В следующую субботу в Комотау,[133] это совсем рядом с нами, Макс выступает с сионистским докладом, я сажусь к ним в поезд, в воскресенье днем мы едем обратно в Цюрау, а вечером, все вместе, в Прагу – я, чтобы сходить к профессору, зубному врачу и в контору. Все три визита крайне мне тягостны, а более всего тягостна сама поездка. Дня через два-три надеюсь вернуться.
Только потому, что так случайно совпало с докладом, Макс наносит мне визит, ибо вообще-то я еще раньше и Макса, и Феликса, и Баума убедительно просил меня не навещать.
Канта я не очень знаю,[134] но изречение это приложимо, вероятно, лишь к народам, к гражданским войнам, а вот к «внутренним войнам» оно вряд ли подходит, здесь, пожалуй, бывает лишь тот мир, какого желают праху.
Франц.
Загадки творчества и загадки биографии
Биография Кафки изучена сейчас досконально, иные ее эпизоды расписаны чуть ли не по часам.

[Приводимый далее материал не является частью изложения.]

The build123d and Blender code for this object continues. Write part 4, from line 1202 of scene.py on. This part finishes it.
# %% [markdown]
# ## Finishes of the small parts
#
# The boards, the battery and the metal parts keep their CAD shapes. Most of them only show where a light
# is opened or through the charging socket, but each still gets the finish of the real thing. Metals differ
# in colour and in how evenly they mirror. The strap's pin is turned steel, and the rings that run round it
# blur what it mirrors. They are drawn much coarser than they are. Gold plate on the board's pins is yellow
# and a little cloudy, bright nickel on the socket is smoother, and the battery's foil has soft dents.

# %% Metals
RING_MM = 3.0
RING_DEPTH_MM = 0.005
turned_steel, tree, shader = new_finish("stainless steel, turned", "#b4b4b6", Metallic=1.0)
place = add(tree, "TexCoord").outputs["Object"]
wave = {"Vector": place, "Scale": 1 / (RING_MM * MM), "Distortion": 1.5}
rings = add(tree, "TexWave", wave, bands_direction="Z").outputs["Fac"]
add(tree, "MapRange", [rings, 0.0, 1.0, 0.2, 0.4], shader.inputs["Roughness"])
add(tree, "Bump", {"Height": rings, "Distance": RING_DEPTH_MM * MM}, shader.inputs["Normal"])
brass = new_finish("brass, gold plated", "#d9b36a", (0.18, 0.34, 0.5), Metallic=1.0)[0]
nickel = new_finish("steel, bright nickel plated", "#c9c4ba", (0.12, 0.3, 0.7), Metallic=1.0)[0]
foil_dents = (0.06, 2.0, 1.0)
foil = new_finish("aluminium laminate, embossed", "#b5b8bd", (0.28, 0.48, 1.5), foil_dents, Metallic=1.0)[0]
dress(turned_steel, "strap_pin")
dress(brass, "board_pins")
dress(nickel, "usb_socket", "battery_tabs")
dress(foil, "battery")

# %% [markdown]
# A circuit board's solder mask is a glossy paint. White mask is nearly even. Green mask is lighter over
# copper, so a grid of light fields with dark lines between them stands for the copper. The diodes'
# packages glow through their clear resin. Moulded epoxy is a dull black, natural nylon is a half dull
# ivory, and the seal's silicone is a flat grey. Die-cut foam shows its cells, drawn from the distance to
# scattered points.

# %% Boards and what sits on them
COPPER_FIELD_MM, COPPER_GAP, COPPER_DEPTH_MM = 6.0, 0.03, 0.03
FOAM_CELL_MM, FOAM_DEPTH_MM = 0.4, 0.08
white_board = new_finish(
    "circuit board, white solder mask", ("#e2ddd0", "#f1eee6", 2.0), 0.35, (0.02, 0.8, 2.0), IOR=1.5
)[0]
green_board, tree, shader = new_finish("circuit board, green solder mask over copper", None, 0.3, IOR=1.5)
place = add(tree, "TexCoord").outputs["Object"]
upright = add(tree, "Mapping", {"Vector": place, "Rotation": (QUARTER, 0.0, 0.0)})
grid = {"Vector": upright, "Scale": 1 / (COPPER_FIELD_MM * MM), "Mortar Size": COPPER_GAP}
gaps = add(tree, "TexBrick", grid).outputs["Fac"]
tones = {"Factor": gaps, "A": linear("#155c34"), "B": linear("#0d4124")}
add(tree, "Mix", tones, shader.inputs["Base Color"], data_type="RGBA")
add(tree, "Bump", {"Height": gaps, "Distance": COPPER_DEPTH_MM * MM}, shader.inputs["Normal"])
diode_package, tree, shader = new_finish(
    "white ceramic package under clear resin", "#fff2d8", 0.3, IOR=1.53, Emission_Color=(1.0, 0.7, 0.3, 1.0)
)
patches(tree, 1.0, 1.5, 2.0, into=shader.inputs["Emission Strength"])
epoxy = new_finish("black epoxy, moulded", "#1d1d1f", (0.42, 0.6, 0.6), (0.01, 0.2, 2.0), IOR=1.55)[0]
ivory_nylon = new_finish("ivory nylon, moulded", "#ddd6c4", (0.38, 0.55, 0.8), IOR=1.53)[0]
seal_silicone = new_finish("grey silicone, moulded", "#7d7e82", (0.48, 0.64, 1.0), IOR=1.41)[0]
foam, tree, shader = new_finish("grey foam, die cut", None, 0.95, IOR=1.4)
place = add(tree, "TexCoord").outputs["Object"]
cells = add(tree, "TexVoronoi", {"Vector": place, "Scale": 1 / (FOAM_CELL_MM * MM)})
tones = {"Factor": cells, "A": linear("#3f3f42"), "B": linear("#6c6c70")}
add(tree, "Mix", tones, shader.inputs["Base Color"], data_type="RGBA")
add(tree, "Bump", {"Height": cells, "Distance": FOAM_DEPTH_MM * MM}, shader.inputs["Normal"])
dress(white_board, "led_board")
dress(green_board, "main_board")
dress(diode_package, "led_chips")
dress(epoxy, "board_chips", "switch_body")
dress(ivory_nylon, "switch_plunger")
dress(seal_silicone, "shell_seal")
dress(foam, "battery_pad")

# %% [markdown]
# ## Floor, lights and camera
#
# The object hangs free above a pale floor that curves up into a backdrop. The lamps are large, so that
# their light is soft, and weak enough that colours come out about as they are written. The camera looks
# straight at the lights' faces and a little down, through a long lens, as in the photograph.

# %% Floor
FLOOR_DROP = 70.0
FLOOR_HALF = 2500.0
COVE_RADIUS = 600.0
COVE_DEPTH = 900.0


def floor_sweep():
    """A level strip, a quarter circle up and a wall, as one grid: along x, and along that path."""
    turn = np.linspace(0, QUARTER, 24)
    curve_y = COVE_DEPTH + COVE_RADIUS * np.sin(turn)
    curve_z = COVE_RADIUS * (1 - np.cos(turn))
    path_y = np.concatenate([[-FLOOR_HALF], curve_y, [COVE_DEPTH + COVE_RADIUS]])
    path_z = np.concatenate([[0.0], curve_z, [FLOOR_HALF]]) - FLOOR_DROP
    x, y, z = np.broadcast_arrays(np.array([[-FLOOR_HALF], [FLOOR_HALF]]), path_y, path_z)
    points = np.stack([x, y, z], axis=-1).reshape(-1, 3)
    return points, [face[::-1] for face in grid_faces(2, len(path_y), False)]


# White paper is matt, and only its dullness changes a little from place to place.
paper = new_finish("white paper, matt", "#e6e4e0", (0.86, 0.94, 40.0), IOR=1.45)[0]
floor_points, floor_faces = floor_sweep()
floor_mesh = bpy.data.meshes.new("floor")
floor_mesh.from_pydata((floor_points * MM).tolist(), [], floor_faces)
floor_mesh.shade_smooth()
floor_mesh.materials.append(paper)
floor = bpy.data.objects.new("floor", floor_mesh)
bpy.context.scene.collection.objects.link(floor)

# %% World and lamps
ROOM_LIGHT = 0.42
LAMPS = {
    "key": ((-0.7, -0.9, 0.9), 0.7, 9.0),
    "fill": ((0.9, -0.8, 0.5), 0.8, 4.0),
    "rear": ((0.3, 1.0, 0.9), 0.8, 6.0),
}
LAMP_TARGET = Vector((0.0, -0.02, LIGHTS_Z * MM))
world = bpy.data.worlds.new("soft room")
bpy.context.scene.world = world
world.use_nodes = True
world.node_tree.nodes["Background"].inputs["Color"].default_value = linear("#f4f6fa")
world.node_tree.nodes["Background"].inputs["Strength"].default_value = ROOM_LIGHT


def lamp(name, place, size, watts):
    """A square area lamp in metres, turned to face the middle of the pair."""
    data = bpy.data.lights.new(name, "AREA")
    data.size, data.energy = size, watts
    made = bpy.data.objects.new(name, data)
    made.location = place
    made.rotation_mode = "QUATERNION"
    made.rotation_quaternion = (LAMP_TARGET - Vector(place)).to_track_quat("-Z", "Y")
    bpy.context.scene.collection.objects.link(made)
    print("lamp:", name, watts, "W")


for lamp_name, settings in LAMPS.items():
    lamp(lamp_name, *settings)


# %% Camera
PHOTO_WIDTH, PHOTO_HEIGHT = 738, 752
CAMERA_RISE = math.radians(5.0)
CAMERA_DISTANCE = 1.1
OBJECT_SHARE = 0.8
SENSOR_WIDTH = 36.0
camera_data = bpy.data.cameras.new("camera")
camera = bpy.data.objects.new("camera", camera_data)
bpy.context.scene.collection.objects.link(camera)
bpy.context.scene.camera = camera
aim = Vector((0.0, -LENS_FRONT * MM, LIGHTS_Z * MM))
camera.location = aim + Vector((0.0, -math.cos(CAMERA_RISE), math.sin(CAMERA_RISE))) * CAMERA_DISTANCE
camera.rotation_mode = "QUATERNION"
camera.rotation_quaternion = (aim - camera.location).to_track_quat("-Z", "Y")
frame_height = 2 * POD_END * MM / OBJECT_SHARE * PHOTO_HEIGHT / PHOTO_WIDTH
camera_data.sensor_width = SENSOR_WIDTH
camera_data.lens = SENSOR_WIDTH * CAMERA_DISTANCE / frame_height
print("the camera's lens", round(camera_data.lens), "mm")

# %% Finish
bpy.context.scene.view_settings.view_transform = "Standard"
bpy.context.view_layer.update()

Столь пристальный интерес исследователей к частной, а порой и интимной жизни писателя объясняется, надо думать, мрачной магией его искусства. Слишком уж велик соблазн разгадать смысл кафковских притч, видений и пророчеств по грустным линиям его судьбы, по невзгодам и превратностям его личного бытия. Подталкивают к этому и свидетельства самого Кафки, его письма и дневники, в которых он подчас дает таким толкованиям поводы и пищу, недвусмысленно отождествляя себя с героями своих произведений. Однако слишком доверяться таким подсказкам, на мой взгляд, все же не стоит – связи между жизнью Кафки и его творчеством куда сложней и опосредованней, тем более что и жизнь писателя, как это часто бывает, упорно не желает раскрывать иные свои тайны.

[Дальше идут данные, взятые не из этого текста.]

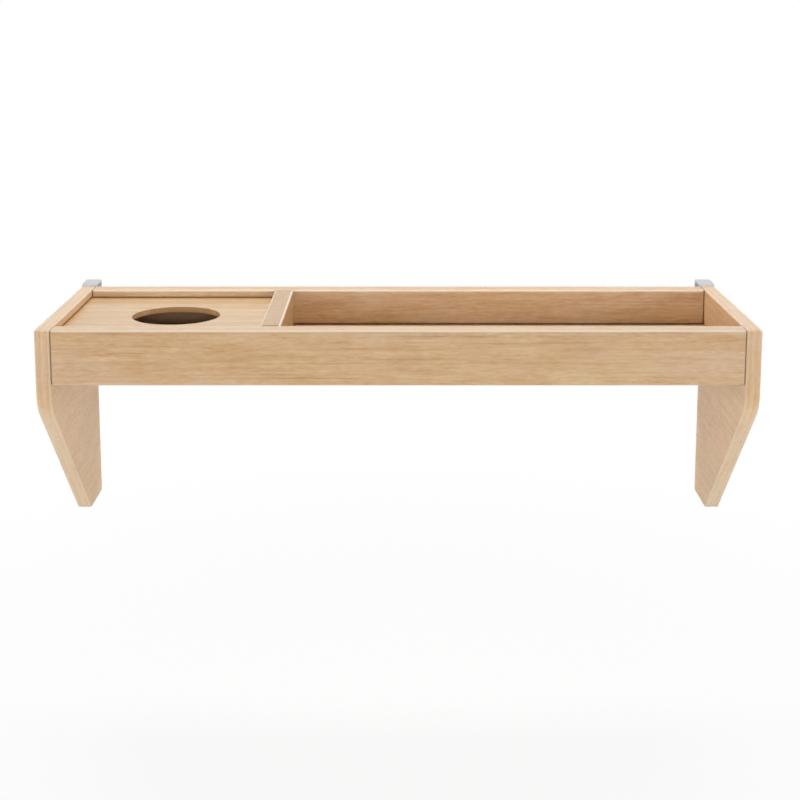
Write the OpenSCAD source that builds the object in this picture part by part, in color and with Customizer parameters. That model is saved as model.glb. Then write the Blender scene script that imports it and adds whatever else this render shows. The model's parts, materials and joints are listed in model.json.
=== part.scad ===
// Wooden shelf with a cup holder, hung on a bed's side rail by two flat hooks.
// The origin is the middle of the hooks' seat, where the top of the bed rail lies.
// +X runs along the shelf, +Y points at the bed and +Z is up.

/* [Shelf] */
// Width over the two end panels
shelf_w = 700; // [560:5:900]
// Depth of the end panels, from front to back
shelf_d = 223; // [190:1:260]

/* [End panels] */
// Thickness of an end panel
panel_t = 15; // [13:0.5:20]
// Height of an end panel
panel_h = 235; // [200:1:300]
// Height from the rails' lower edge down to where the slant meets the front
front_drop = 23; // [16:1:50]
// Depth of the flat bottom
foot_d = 58; // [40:1:90]
// Radius where the front edge turns into the slant
bend_r = 35; // [10:1:40]
// Radius of the two bottom corners
foot_r = 5; // [3:0.5:8]
// Radius of the two top corners
top_r = 2.5; // [1:0.5:5]

/* [Rails] */
// Height of the front and back rails
rail_h = 55; // [50:1:70]
// Thickness of the front and back rails
rail_t = 21.5; // [19:0.5:28]
// Rounding along the edges of rails and divider
rail_edge = 3; // [1:0.5:5]

/* [Bays] */
// Inside width of the cup bay, at the left
cup_bay_w = 200; // [150:1:260]
// Thickness of the divider between the bays
divider_t = 20.5; // [19:0.5:30]

/* [Cup board] */
// Thickness of the cup board
cup_board_t = 6; // [4:0.5:9]
// Depth of the cup board's top below the top of the rails
cup_drop = 9; // [6:0.5:15]
// Diameter of the cup hole
hole_d = 90; // [60:1:110]
// Distance of the hole's centre to the right of the bay's middle
hole_shift = 5.5; // [-20:0.5:20]
// Rounding of the hole's upper rim
rim_r = 1; // [0.5:0.25:2]

/* [Floor board] */
// Thickness of the floor board
floor_t = 6; // [4:0.5:9]
// Height of its underside above the rails' lower edge
floor_lift = 10.5; // [5:0.5:14]

/* [Grooves] */
// Depth of the grooves that hold the boards
groove_d = 5; // [3:0.5:6]
// Play above a board in its groove
groove_play = 0.2; // [0.1:0.05:0.5]
// Gap between a board's edge and the bottom of its groove
groove_end = 0.5; // [0.2:0.1:0.8]

/* [Hooks] */
// Width of the steel strip
strip_w = 16; // [14:0.5:24]
// Thickness of the steel strip
strip_t = 2.5; // [2:0.25:4]
// Inside width of the hook, for the bed rail
throat = 25; // [18:0.5:40]
// Inside radius of the hook's two bends
hook_bend = 2.5; // [1:0.5:5]
// Length of the free leg, below the seat
back_leg = 50; // [30:1:80]
// Radius of the corners at the legs' ends
leg_corner = 3; // [1:0.5:6]

/* [Hook screws] */
// Diameter of a hook screw
hook_screw_d = 4; // [3:0.5:5]
// Diameter of its countersunk head
hook_head_d = 8; // [7:0.5:9]
// Length of a hook screw
hook_screw_l = 25; // [16:1:40]
// Length of the screwed leg below its lower screw
leg_end = 8; // [6:0.5:20]

/* [Rail screws] */
// Diameter of a rail screw
rail_screw_d = 7; // [5:0.5:7.5]
// Diameter of its countersunk head
rail_head_d = 10; // [9:0.5:12]
// Length of a rail screw
rail_screw_l = 50; // [40:1:70]
// Width of the hexagonal socket in its head, across flats
socket_w = 4; // [3:0.5:5]

/* [Dowels] */
// Diameter of a dowel
dowel_d = 8; // [6:0.5:8]
// Length of a dowel
dowel_l = 30; // [25:1:40]
// Depth of a dowel in an end panel
panel_dowel_d = 10; // [8:0.5:12]
// Depth of a dowel in a rail, where it holds the divider
rail_dowel_d = 12; // [8:0.5:15]

/* [Fits] */
// Radial play of screws and dowels in their holes
hole_play = 0.1; // [0.05:0.05:0.2]
// Gap behind the end of a screw or dowel
hole_end = 0.5; // [0.3:0.1:0.9]

/* [Hidden] */
$fn = 64;

// A cutter passes this far beyond the face it opens
past = 1;

// Planes of the shelf
half_w = shelf_w / 2;
inner_x = half_w - panel_t;
back_y = -throat / 2 - strip_t;
front_y = back_y - shelf_d;
bay_front_y = front_y + rail_t;
bay_back_y = back_y - rail_t;
bay_mid_y = (bay_front_y + bay_back_y) / 2;
divider_x = -inner_x + cup_bay_w;
divider_mid_x = divider_x + divider_t / 2;
floor_z = -rail_h + floor_lift;
floor_top_z = floor_z + floor_t;
cup_top_z = -cup_drop;
cup_z = cup_top_z - cup_board_t;
hole_x = -inner_x + cup_bay_w / 2 + hole_shift;
hook_x = half_w - strip_w / 2;
panel_mid_x = half_w - panel_t / 2;

// A board reaches this far into its groove
tongue = groove_d - groove_end;

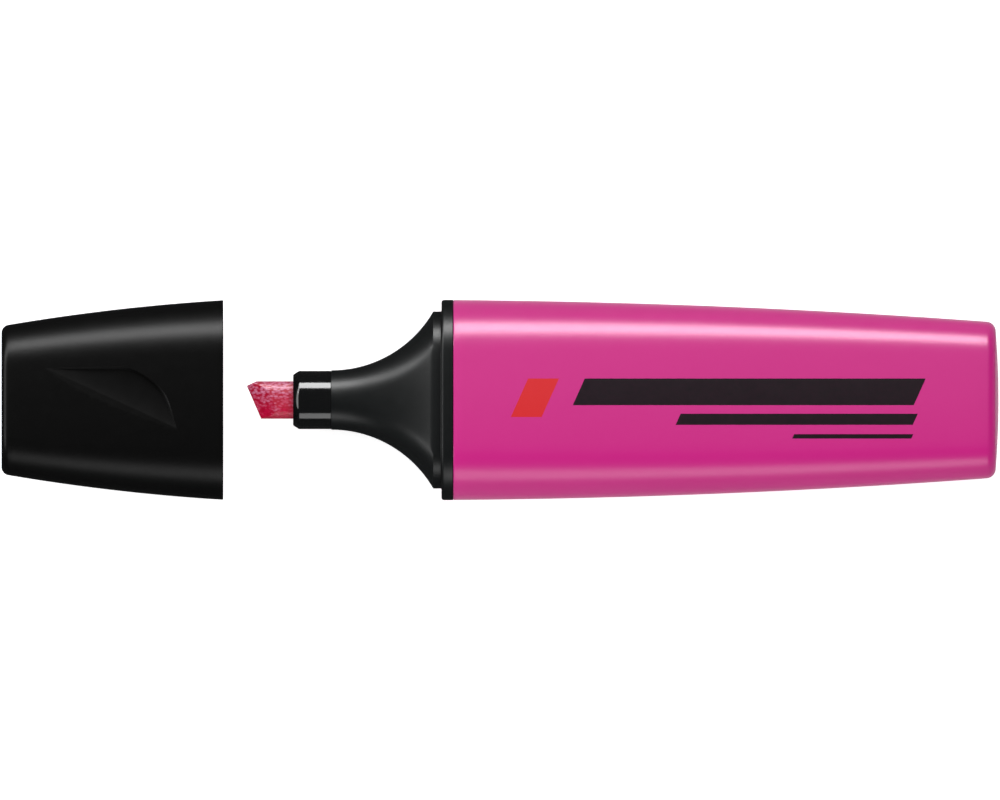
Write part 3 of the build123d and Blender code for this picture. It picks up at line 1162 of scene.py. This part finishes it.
@dataclass(frozen=True)
class FrontSection:
    """The black front section: flare, lip, collar and plug in one moulding, with the nib tube inside.

    Attributes:
        forms: The shared forms.
        bench: The tools.
        lip_inset: How far the lip lies inside the cap's mouth outline.
        lip_length: The lip's length, in front of the collar.
        flare_length: The flare's length, in front of the lip.
        front_radius: The radius of the flare's front face.
        wall: The wall's thickness.
        collar_length: The collar's length.
        collar_edge: The radius of the collar's front edge.
        plug_inset: How far the plug lies inside the barrel's outer form.
        plug_end: Where the plug ends.
        lead: The length and inset of the plug's lead-in.
        bead: Where the snap bead is, how long and how high.
        seat_radius: The radius of the ferrule's seat.
        seat_length: The depth of the ferrule's seat.
        passage: The width, thickness and corner radius of the nib's passage.
        tube: The radius of the nib tube and where it ends.
        hollow_start: Where the hollow round the tube starts.
        web: The webs' thickness.
    """

    forms: Forms
    bench: Bench
    lip_inset: float = 1.52 * MM
    lip_length: float = 1.1 * MM
    flare_length: float = 13.75 * MM
    front_radius: float = 4.01 * MM
    wall: float = 1.3 * MM
    collar_length: float = 1.6 * MM
    collar_edge: float = 0.35 * MM
    plug_inset: float = 1.25 * MM
    plug_end: float = 9.6 * MM
    lead: tuple[float, float] = (1.0 * MM, 0.3 * MM)
    bead: tuple[float, float, float] = (6.1 * MM, 1.2 * MM, 0.25 * MM)
    seat_radius: float = 3.17 * MM
    seat_length: float = 5.3 * MM
    passage: tuple[float, float, float] = (5.25 * MM, 4.0 * MM, 1.7 * MM)
    tube: tuple[float, float] = (4.0 * MM, 2.4 * MM)
    hollow_start: float = -5.2 * MM
    web: float = 0.9 * MM

    def lip(self) -> Outline:
        """The lip's outline, just inside the cap's mouth."""
        return self.forms.cap.outline(0.0, self.lip_inset)

    def flare(self, station: float, inset: float = 0.0) -> Ring:
        """Works out the flare's ring: its width and thickness grow along arcs that leave the front face.

        Args:
            station: The place behind the collar's front face, which is negative here.
            inset: How far the ring is drawn in.

        Returns:
            The ring.
        """
        lip = self.lip()
        run = station + self.lip_length + self.flare_length
        grown = []
        for lip_size in (lip.half_width, lip.half_thickness):
            growth = lip_size - self.front_radius
            arc = (self.flare_length**2 + growth**2) / (2 * growth)
            grown.append(self.front_radius + arc - math.sqrt(arc**2 - run**2))
        side_flat = tapered(run / self.flare_length, 0.0, lip.half_thickness - lip.corner)
        outline = Outline(grown[0], grown[1], grown[1] - side_flat)
        return Ring(self.forms.x_collar + station, outline.inset(inset))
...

Франц Кафка родился в 1883 году в Праге, в еврейской семье. Дом, где он родился, уцелел до наших дней, он стоит в центре города, в двух шагах от знаменитой пражской ратуши, на самой границе бывшего еврейского гетто, частично снесенного, частично перестроенного на рубеже XIX и XX столетий, в пору юности писателя. Местоположение этого здания как бы подчеркивает особую, межевую жизненную ситуацию Кафки, о которой так любят порассуждать исследователи: еврей по крови, чьим родным языком был, однако, немецкий, он жил в чешском городе подданным Австро-Венгерской империи и волею внешних обстоятельств как бы изначально был обречен на «изгойство». Думаю, тут есть все же момент преувеличения. Уникально дарование Кафки, обстоятельства же его биографии скорее типичны – в Праге жили тысячи таких же семей, и факты не свидетельствуют о том, что писатель ощущал какую-то особую отторгнутость на почве, как сейчас принято говорить, «межнациональных отношений». Кстати, фамилия его – явно чешского происхождения (по-чешски она означает «галка», и именно эта птица красовалась на вывеске отцовского магазина), семья его ведет корни из глухих богемских деревушек, родители свободно говорили по-чешски, да и сам Кафка в юности этому языку обучился. Семья, хоть и приехала в Прагу из провинции, вскоре прекрасно в городе обжилась: отец Кафки, человек предприимчивый и энергичный, хотя и с тяжелым характером, выбился из бедности своим трудом и основал в Праге собственную торговую фирму, став постепенно известным и уважаемым коммерсантом. Коммерция чуждается национальных предрассудков, так что вряд ли будущий писатель их на себе испытал. Зато он почти наверняка весьма остро и как бы изнутри ощутил зыбкую, ненадежную динамику буржуазного преуспеяния: отцовская фирма хоть и превращалась в респектабельное предприятие, семья хоть и перебралась, несколько раз сменив место жительства, из скромной квартиры в шикарную, но за всеми этими переменами стояли исступленный труд, каждодневный коммерческий риск и вечная боязнь краха.